Google doesn’t have a lot of competition in the search world – it rose from obscurity in the late 1990s to its current position of utter dominance on the back of its clever results ranking algorithm; Google is the megalithic entity it is today, because for the last decade people have chosen its results over MSN, Yahoo and other search options. And now it seems Microsoft’s new(ish) search competitor, Bing, is copying Google results in order to make its own search results better. In an embarrassing sting operation, Google claims it has proven that Bing is taking Google search results and displaying them as if they’re coming from the Bing engine – and you’d have to imagine the guys at Google are absolutely delighted.

Search team engineers at Google have proven that Microsoft’s Bing is watching what people search for at Google, then altering its search results to match Google’s.

Google engineers had suspected for some time that Bing was looking over their shoulders – competitive analysis has shown an increasing number of top-10 Google search hits appearing in the Bing top 10, including a very noticeable correlation in #1 hits, but this could be explained away if Bing was operating on a similar search algorithm to Google.

Web search algorithms are incredibly complex. Not only do search engines have to find relevant results based on keyword searches, they also have to filter out spam sites designed to take advantage of search engine traffic, rank how influential and authoritative each result is, and perform a thousand other tweaks to help users get what they’re looking for.

One thing Google prides itself on is its ability to correct misspellings in the search box and return valid results for the correctly spelled search term – both for common misspellings and for others that have never been made yet. Type “Gimzag” into Google and straight away you’ll receive search results for Gizmag.

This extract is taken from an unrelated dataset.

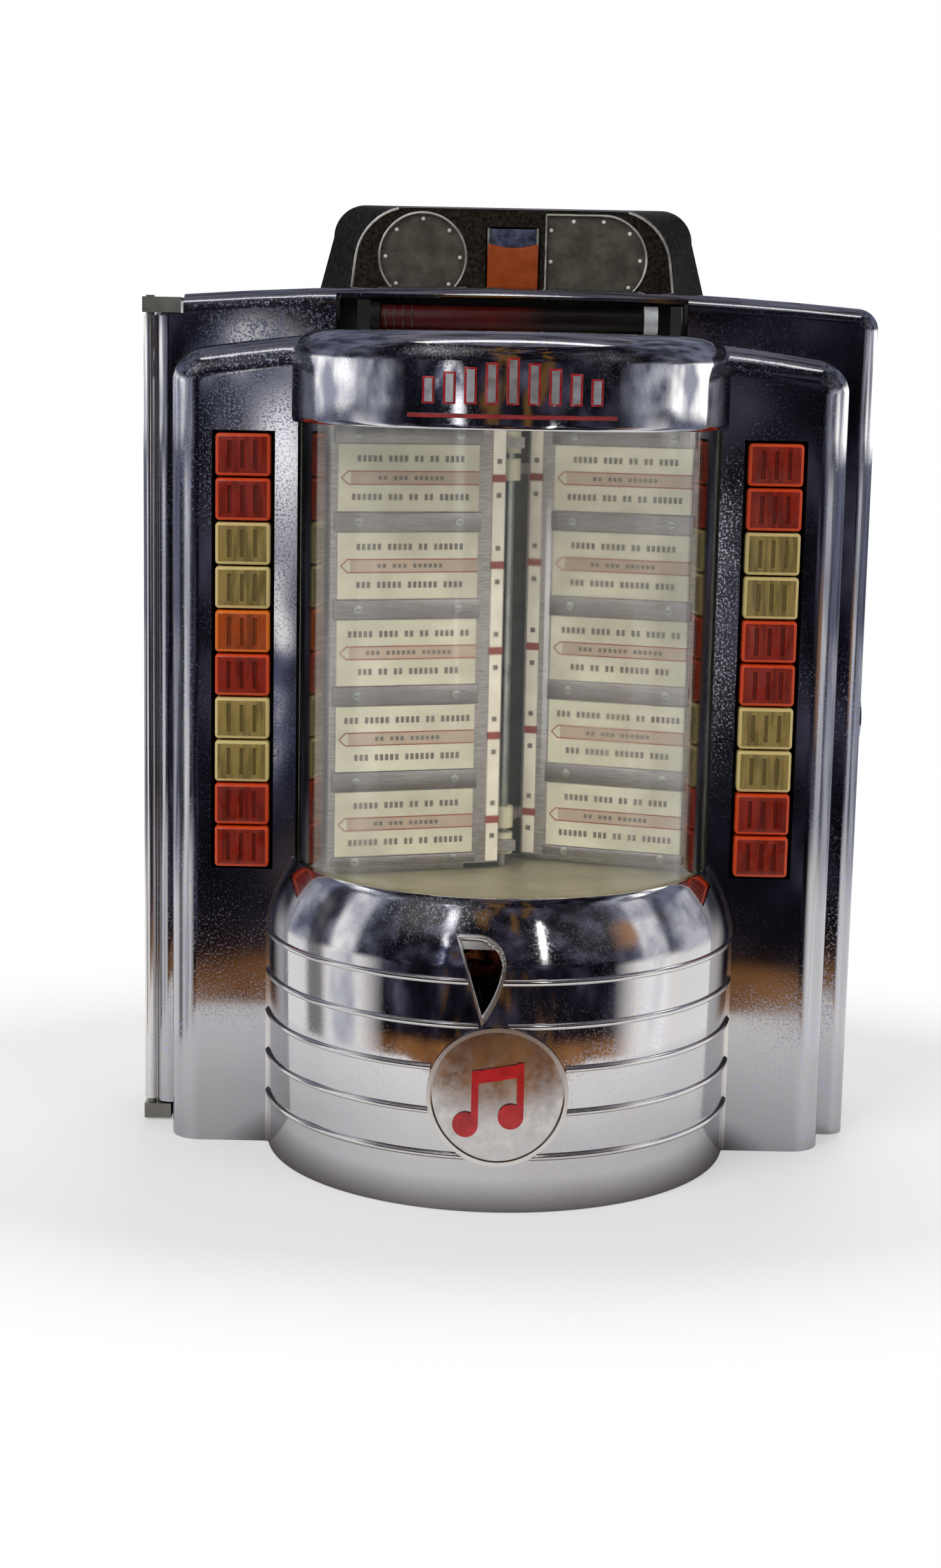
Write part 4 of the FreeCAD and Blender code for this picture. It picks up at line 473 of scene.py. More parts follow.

And it’s this ability to correct for misspellings, and Bing’s seeming ability to bring up the same answers not long afterward, that finally gave Google a place to strike.

The sting setup

Google engineers created around 100 bizarre search terms that it reasoned would never be used in an actual search – things like “hiybbprqag” and “mbzrxpgjys” – and wrote some sneaky manual code that pointed these search terms at particular pages.

The search terms didn’t appear anywhere on the results pages, so there was nothing but Google’s own search results to link these terms with the pages they brought up. So if these results started showing up on Bing, Microsoft would be caught red-handed stealing search results.

The Google engineers then went home, and booted up Internet Explorer with the Bing toolbar installed. They went to Google.com and started searching for the list of false search terms, and clicking on the results they’d planted.